Springe direkt zu Inhalt

Pergament als Seidenstoff? Die sogenannte Heiratsurkunde der Theophanu

Sog. Heiratsurkunde der Theophanu, um 972, Goldtinte, Krapplack über Mennige auf Pergament, 144,5 cm x 39,5 cm, Niedersächsisches Landesarchiv/Staatsarchiv Wolfenbüttel, 6 Urk. 11

Sog. Heiratsurkunde der Theophanu, um 972, Goldtinte, Krapplack über Mennige auf Pergament, 144,5 cm x 39,5 cm, Niedersächsisches Landesarchiv/Staatsarchiv Wolfenbüttel, 6 Urk. 11
Bildquelle: Brandt, Michael/Eggebrecht, Arne (Hrsg.): Bernward von Hildesheim und das Zeitalter der Ottonen, Bd. 2, Hildesheim/Mainz 1993, S. 65.

Bruno Reudenbach

Im Zentrum des Projektes steht die sogenannte Heiratsurkunde der Theophanu. Mit diesem im Jahr 972 ausgestellten Dokument übergab Otto II. seiner Braut Theophanu, der etwa 12 Jahre alten Nichte des oströmisch-byzantinischen Kaisers Johannes Tzimiskes, ihren Brautschatz, der aus im Urkundentext aufgeführten Ländereien und Sachgütern bestand. Die Urkunde, die als bedeutendste Prachturkunde des frühen Mittelalters gilt, hat ein für ottonische Königsurkunden untypisches Format und Aussehen. Sie ist nicht, wie sonst üblich, ein querrechteckiges und gefaltetes Pergament, sondern eine aus mehreren Pergamentblättern zusammengeklebte hochrechteckige Rolle. Zudem ist der Urkundentext in Goldschrift auf einen farbigen Schreibgrund geschrieben, der mit einem künstlerisch höchst anspruchsvollen Muster versehen ist. Es besteht aus gemalten, paarweise angeordneten Medaillons, in denen jeweils zwei Tiere zu sehen sind.
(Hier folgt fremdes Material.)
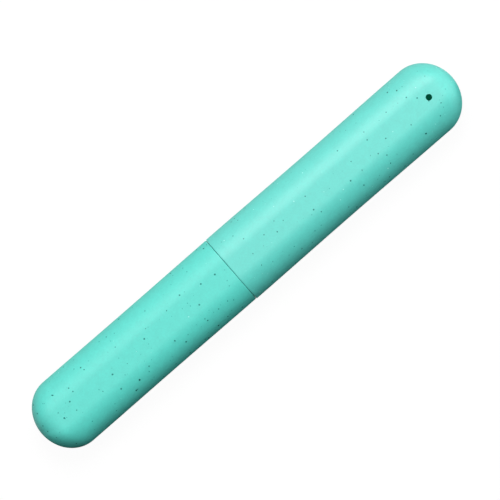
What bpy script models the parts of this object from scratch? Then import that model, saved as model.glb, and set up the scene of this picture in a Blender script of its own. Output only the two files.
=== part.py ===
"""A toothbrush travel case: a short base shell and a longer vented cap that slides over its collar.

Both shells have one section, flat above and below and round at both sides. At the seam the wall is
shared out between them: the base goes on as a thin collar, and the cap's lip passes round it with a
small clearance, so the hollow runs through both shells at one width. A low bead on each flat of the
collar lies in a recess of the lip. The cap has a vent in its upper flat, near its closed end.

Lengths are in metres. +X runs from the closed end of the base to the closed end of the cap, +Z is up,
and the origin is in the middle of the underside. Each shell is modelled from the middle of its own
mouth, on the line that the cap slides along.
"""

import math
from dataclasses import dataclass

import bmesh
import bpy

# The closed case; its width is the flat and the thickness together
CASE_LENGTH = 0.2100
CASE_THICKNESS = 0.0224
FLAT_WIDTH = 0.0073
BASE_LENGTH = 0.0966
SEAM_GAP = 0.0003
WALL = 0.0018

# Closed ends: how far the rounding reaches back from the tip, seen from above and from the side
BASE_END_REACH = 0.01335
CAP_END_REACH = 0.01395
SIDE_VIEW_REACH = 0.0093
PLAN_POWER = 2.0
SIDE_VIEW_POWER = 2.5

# The long sides draw in a little between mouth and closed end, and those of the cap stand proud
BASE_SINK = 0.0001
CAP_SINK = 0.0002
CAP_PROUD = 0.00014

# Collar of the base, inside the lip of the cap
COLLAR_LENGTH = 0.0120
COLLAR_CLEARANCE = 0.0002
COLLAR_END_GAP = 0.0005
RIM_ROUND = 0.0003
INNER_RIM_ROUND = 0.0002
RIM_ROUND_MAX_SHARE = 0.4

# Snap beads on the flats of the collar, low enough for the lip to pass over them
BEAD_LENGTH = 0.0050
BEAD_WIDTH = 0.0011
BEAD_CLEARANCE = 0.00025
BEAD_HEIGHT_SHARE = 0.7
BEAD_PLACE_SHARE = 0.6

# Vent in the upper flat of the cap
VENT_DIAMETER = 0.0025
VENT_FROM_TIP = 0.0121

# Facets
SIDE_STEPS = 16
END_STEPS = 12
HOLLOW_END_STEPS = 9
STRAIGHT_STEPS = 6
ROUND_STEPS = 3
BEAD_SEGMENTS = 20
BEAD_RINGS = 10
VENT_SEGMENTS = 32
SHARP_ANGLE = math.radians(35)
WELD = 0.000001
CUT_OVERRUN = 0.001

# Turquoise plastic, in linear colour
PLASTIC_COLOUR = (0.090, 0.660, 0.580, 1.0)
PLASTIC_ROUGHNESS = 0.48

# Worked out from the sizes above
HALF_THICKNESS = CASE_THICKNESS / 2
HALF_FLAT = FLAT_WIDTH / 2
SEAM_X = BASE_LENGTH - CASE_LENGTH / 2
CAP_LENGTH = CASE_LENGTH - BASE_LENGTH - SEAM_GAP
LIP_WALL = (WALL - COLLAR_CLEARANCE) / 2
COLLAR_INSET = LIP_WALL + COLLAR_CLEARANCE
COLLAR_REACH = COLLAR_LENGTH + COLLAR_END_GAP - SEAM_GAP
RIM_RADIUS = min(RIM_ROUND, LIP_WALL * RIM_ROUND_MAX_SHARE)
INNER_RIM_RADIUS = min(INNER_RIM_ROUND, LIP_WALL * RIM_ROUND_MAX_SHARE)
BEAD_HEIGHT = COLLAR_CLEARANCE * BEAD_HEIGHT_SHARE
BEAD_X = COLLAR_LENGTH * BEAD_PLACE_SHARE
AROUND = 2 * (SIDE_STEPS + 1)
QUARTER_TURN = math.pi / 2


@dataclass
class Station:
    """One ring of a shell, at a distance from the shell's closed end.

    inset is how far the ring lies inside the outer section, bulge moves its two round sides out
    (or in, below zero), and the shares shrink its width and height at a closed end.
    """

    distance: float
    inset: float = 0.0
    bulge: float = 0.0
    width_share: float = 1.0
    height_share: float = 1.0


def clear_scene():
    for item in list(bpy.data.objects):
        bpy.data.objects.remove(item)


def new_collection(name):
    collection = bpy.data.collections.new(name)
    bpy.context.scene.collection.children.link(collection)
    return collection


def plastic(name):
    material = bpy.data.materials.new(name)
    material.use_nodes = True
    material.diffuse_color = PLASTIC_COLOUR
    shader = material.node_tree.nodes["Principled BSDF"]
    shader.inputs["Base Color"].default_value = PLASTIC_COLOUR
    shader.inputs["Roughness"].default_value = PLASTIC_ROUGHNESS
    shader.inputs["Metallic"].default_value = 0.0
    return material


def add_object(name, mesh, collection):
    """Turns a finished bmesh into an object of the collection."""
    data = bpy.data.meshes.new(name)
    mesh.to_mesh(data)
    mesh.free()
    made = bpy.data.objects.new(name, data)
    collection.objects.link(made)
    return made


def add_shell(name, mesh, collection):
    """Adds a shell in its plastic, shaded smooth but for its sharp corners."""
    shell = add_object(name, mesh, collection)
    shell.data.materials.append(plastic(name + "_plastic"))
    shell.data.shade_smooth()
    shell.data.set_sharp_from_angle(angle=SHARP_ANGLE)
    return shell


def combine(shell, helper, place, operation):
    """Joins a helper to a shell or cuts it out, at a place measured from the shell's mouth."""
    helper.parent = shell
    helper.location = place
    helper.hide_render = True
    helper.display_type = "WIRE"
    step = shell.modifiers.new(helper.name, "BOOLEAN")
    step.operation = operation
    step.object = helper
    step.solver = "EXACT"


def section_point(station, place):
    """(y, z) of one of the AROUND places on a station's ring, from the middle of the section."""
    side, step = divmod(place % AROUND, SIDE_STEPS + 1)
    facing = 1 if side == 0 else -1
    angle = math.pi * (step / SIDE_STEPS - 0.5)
    radius = HALF_THICKNESS - station.inset
    y = HALF_FLAT + (radius + station.bulge) * math.cos(angle)
    z = radius * math.sin(angle)
    return facing * y * station.width_share, facing * z * station.height_share


def skin(stations, tip_x, direction):
    """A closed bmesh through the stations: a flat grid, a row to each, rolled round the middle."""
    mesh = bmesh.new()
    rows = len(stations) - 1
    bmesh.ops.create_grid(mesh, x_segments=rows, y_segments=AROUND, size=0.5)
    for vert in mesh.verts:
        station = stations[round((vert.co.x + 0.5) * rows)]
        y, z = section_point(station, round((vert.co.y + 0.5) * AROUND))
        vert.co = (tip_x + direction * station.distance, y, z)
    bmesh.ops.remove_doubles(mesh, verts=mesh.verts, dist=WELD)
    bmesh.ops.recalc_face_normals(mesh, faces=mesh.faces)
    return mesh


def rounding_share(distance, reach, power):
    """Share of the full size at a distance from the tip of a rounding with this reach."""
    left = max(0.0, 1 - distance / reach)
    return (1 - left**power) ** (1 / power)


def end_stations(plan_reach, inset, bulge, steps):
    """Stations of a closed end, from its tip to where the shell runs straight."""
    plan = plan_reach - inset
    side_view = SIDE_VIEW_REACH - inset
    made = []
    for step in range(steps + 1):
        distance = max(plan, side_view) * (1 - math.cos(QUARTER_TURN * step / steps))
        made.append(
            Station(
                distance + inset,
                inset,
                bulge,
                rounding_share(distance, plan, PLAN_POWER),
                rounding_share(distance, side_view, SIDE_VIEW_POWER),
            )
        )
    return made


def straight_stations(plan_reach, end, proud, sink):
    """Stations along the straight outside, whose sides draw in by the sink half way."""
    start = max(plan_reach, SIDE_VIEW_REACH)
    made = []
    for step in range(1, STRAIGHT_STEPS + 1):
        share = step / STRAIGHT_STEPS
        bulge = proud - sink * math.sin(math.pi * share) ** 2
        made.append(Station(start + (end - start) * share, bulge=bulge))
    return made


def outer_edge(end, inset, bulge):
    """Stations round the outer edge of a rim that ends at this distance."""
    made = []
    for step in range(1, ROUND_STEPS + 1):
        angle = QUARTER_TURN * step / ROUND_STEPS
        back = RIM_RADIUS * (1 - math.sin(angle))
        made.append(Station(end - back, inset + RIM_RADIUS * (1 - math.cos(angle)), bulge))
    return made


def inner_edge(end, inset):
    """Stations round the inner edge of a rim, from its end face back into the hollow."""
    made = []
    for step in range(ROUND_STEPS + 1):
        angle = QUARTER_TURN * step / ROUND_STEPS
        back = INNER_RIM_RADIUS * (1 - math.cos(angle))
        made.append(Station(end - back, inset - INNER_RIM_RADIUS * (1 - math.sin(angle))))
    return made


def hollow_stations(plan_reach):
    """Stations of the hollow's closed end, from where it runs straight to its tip."""
    return list(reversed(end_stations(plan_reach, WALL, 0.0, HOLLOW_END_STEPS)))


def base_stations():
    """The base from its outer tip, over the seam and the collar, to its inner tip."""
    collar_end = BASE_LENGTH + COLLAR_LENGTH
    return [
        *end_stations(BASE_END_REACH, 0.0, 0.0, END_STEPS),
        *straight_stations(BASE_END_REACH, BASE_LENGTH - RIM_RADIUS, 0.0, BASE_SINK),
        *outer_edge(BASE_LENGTH, 0.0, 0.0),
        Station(BASE_LENGTH, COLLAR_INSET),
        Station(collar_end - RIM_RADIUS, COLLAR_INSET),
        *outer_edge(collar_end, COLLAR_INSET, 0.0),
        *inner_edge(collar_end, WALL),
        *hollow_stations(BASE_END_REACH),
    ]


def cap_stations():
    """The cap from its outer tip, round its lip and past the collar's place, to its inner tip."""
    return [
        *end_stations(CAP_END_REACH, 0.0, CAP_PROUD, END_STEPS),
        *straight_stations(CAP_END_REACH, CAP_LENGTH - RIM_RADIUS, CAP_PROUD, CAP_SINK),
        *outer_edge(CAP_LENGTH, 0.0, CAP_PROUD),
        *inner_edge(CAP_LENGTH, LIP_WALL),
        Station(CAP_LENGTH - COLLAR_REACH, LIP_WALL),
        Station(CAP_LENGTH - COLLAR_REACH, WALL),
        *hollow_stations(CAP_END_REACH),
    ]


def snap_bead(name, collection, grown=0.0):
    """A low oval bead that straddles the collar's flat, or with grown, the space round it."""
    mesh = bmesh.new()
    bmesh.ops.create_uvsphere(mesh, u_segments=BEAD_SEGMENTS, v_segments=BEAD_RINGS, radius=1)
    half_sizes = (BEAD_WIDTH / 2 + grown, BEAD_LENGTH / 2 + grown, BEAD_HEIGHT + grown)
    bmesh.ops.scale(mesh, verts=mesh.verts, vec=half_sizes)
    return add_object(name, mesh, collection)


def vent_bar(collection):
    """A round bar that is a little longer than the wall is thick."""
    mesh = bmesh.new()
    bmesh.ops.create_cone(
        mesh,
        cap_ends=True,
        segments=VENT_SEGMENTS,
        radius1=VENT_DIAMETER / 2,
        radius2=VENT_DIAMETER / 2,
        depth=WALL + 2 * CUT_OVERRUN,
    )
    return add_object("vent_bar", mesh, collection)


def build_base(pieces, helpers):
    """The short shell, with its collar and a snap bead on either flat."""
    shell = add_shell("base_shell", skin(base_stations(), -BASE_LENGTH, 1), pieces)
    shell.location = (SEAM_X, 0.0, HALF_THICKNESS)
    bead_z = HALF_THICKNESS - COLLAR_INSET
    combine(shell, snap_bead("upper_bead", helpers), (BEAD_X, 0.0, bead_z), "UNION")
    combine(shell, snap_bead("lower_bead", helpers), (BEAD_X, 0.0, -bead_z), "UNION")
    return shell


def build_cap(pieces, helpers):
    """The long shell, with a recess in its lip for each bead, and its vent."""
    shell = add_shell("vented_cap", skin(cap_stations(), CAP_LENGTH, -1), pieces)
    recess_x = BEAD_X - SEAM_GAP
    recess_z = HALF_THICKNESS - COLLAR_INSET
    for name, z in (("upper_recess", recess_z), ("lower_recess", -recess_z)):
        space = snap_bead(name, helpers, BEAD_CLEARANCE)
        combine(shell, space, (recess_x, 0.0, z), "DIFFERENCE")
    vent_place = (CAP_LENGTH - VENT_FROM_TIP, 0.0, HALF_THICKNESS - WALL / 2)
    combine(shell, vent_bar(helpers), vent_place, "DIFFERENCE")
    return shell


def main():
    clear_scene()
    pieces = new_collection("toothbrush_travel_case")
    helpers = new_collection("cutters")
    base = build_base(pieces, helpers)
    cap = build_cap(pieces, helpers)
    cap.parent = base
    cap.location = (SEAM_GAP, 0.0, 0.0)


main()
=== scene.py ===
"""Toothbrush travel case in flecked turquoise plastic: a short base shell and a longer vented cap.

Each shell is drawn ring by ring from its mouth to its closed end, outside and inside, so it is one
closed skin with the wall's real thickness. Its beads, recesses and vent are then worked into its
flats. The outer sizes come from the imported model, and lengths are in metres. +X runs from the base's
closed end to the cap's, +Z is up, and the case lies on the floor at z = 0.
"""

import logging
import math
from collections.abc import Iterable, Mapping, Sequence
from dataclasses import dataclass
from enum import Enum
from typing import Any

import bmesh
import bpy
from mathutils import Matrix, Vector


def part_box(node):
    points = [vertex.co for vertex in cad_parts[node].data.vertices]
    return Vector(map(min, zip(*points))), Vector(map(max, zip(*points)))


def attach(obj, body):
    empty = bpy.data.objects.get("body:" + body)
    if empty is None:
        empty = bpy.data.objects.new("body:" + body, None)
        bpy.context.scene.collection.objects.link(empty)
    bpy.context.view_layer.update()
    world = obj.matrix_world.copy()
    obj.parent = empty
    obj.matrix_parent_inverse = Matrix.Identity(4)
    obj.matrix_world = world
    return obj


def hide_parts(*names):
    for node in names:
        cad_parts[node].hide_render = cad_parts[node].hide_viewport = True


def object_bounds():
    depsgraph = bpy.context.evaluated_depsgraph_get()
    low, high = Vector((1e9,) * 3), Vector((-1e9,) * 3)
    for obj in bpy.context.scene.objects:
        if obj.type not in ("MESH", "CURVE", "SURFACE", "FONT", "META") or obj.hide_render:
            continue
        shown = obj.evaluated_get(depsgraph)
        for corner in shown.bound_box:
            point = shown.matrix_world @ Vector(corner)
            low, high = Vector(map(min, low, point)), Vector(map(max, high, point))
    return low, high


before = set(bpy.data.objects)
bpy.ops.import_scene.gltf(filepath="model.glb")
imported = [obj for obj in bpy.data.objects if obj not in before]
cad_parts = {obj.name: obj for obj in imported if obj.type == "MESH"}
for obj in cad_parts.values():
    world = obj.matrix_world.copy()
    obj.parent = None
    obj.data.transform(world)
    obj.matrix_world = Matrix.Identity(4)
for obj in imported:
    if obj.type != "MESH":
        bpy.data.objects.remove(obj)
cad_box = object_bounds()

QUARTER_TURN = math.pi / 2
IMAGE_SIDE = 500
NOISE_MIDDLE = 0.5
# Points nearer to each other than WELD are one, and faces within FLAT_TOLERANCE of a flat are on it.
WELD = 1e-7
FLAT_TOLERANCE = 10 * WELD
# A ring's points within this share of half its flats' width belong to the flats, not to the sides.
FLAT_REACH = 0.9999
# A straight stretch is shared by its two ends' holds and the rest, in this many parts.
HOLD_PARTS = 3
# Where the softened foot of a dome ends, as shares of the foot's width and of the dome's height.
FOOT_REACH = 0.35
FOOT_RISE = 0.08
HOLLOW = "hollow"
PAINTED_SEAM_SHADE = "painted_seam_shade"

log = logging.getLogger("toothbrush_travel_case")


class Flat(Enum):
    """The two flats of the case, by the side of its middle on which they lie."""

    UPPER = 1
    LOWER = -1


class Ray(Enum):
    """Kinds of ray that a floor or a world can tell apart."""

    CAMERA = "Is Camera Ray"
    GLOSSY = "Is Glossy Ray"
    TRANSMISSION = "Is Transmission Ray"


# Shapes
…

Dieser Schreibgrund, von dem sich die Goldschrift funkelnd abhebt, ist der Ausgangspunkt dafür, die Urkunde in einem Projektzusammenhang zu behandeln, der fingierten Materialien gewidmet ist. Das Medaillonmuster des Schreibgrundes rekurriert nämlich deutlich auf Ornamentformen, wie sie von kostbaren Seidenstoffen östlicher Herkunft bekannt waren. Diese Seiden aus dem Osten waren im mittelalterlichen Westen als Luxusgüter hochgeschätzt. Insofern weckt die Urkunde Assoziationen an eine Stoffbahn aus kostbarem byzantinischem Seidenstoff, die man mit der Herkunft der Braut aus Ostrom-Byzanz in Verbindung bringen könnte. Allerdings ist die Evokation von Textil gleichzeitig auch deutlich gebrochen durch die Aufnahme anderer Motive, die an Buchseiten der ottonischen Buchkunst oder an Goldschmiedekunst denken lassen. Ziel des Projektes ist es, die Formen der verschiedenen Materialevokationen und deren Relationen zueinander näher zu bestimmen, sowie Erklärungen dafür zu finden, warum diese Materialien ausgerechnet in einer ottonischen Urkunde, einem eminent politischen Zeugnis, so prominent inszeniert werden. Insofern müssen auch der konkrete Anlass und die politischen Umstände, die zur Ausfertigung der Urkunde führten, nämlich die erst nach einer komplizierten Brautwerbung zustande gekommene Heirat des ottonischen Königs mit der oströmisch-byzantinischen Adligen, in die Untersuchung einbezogen werden.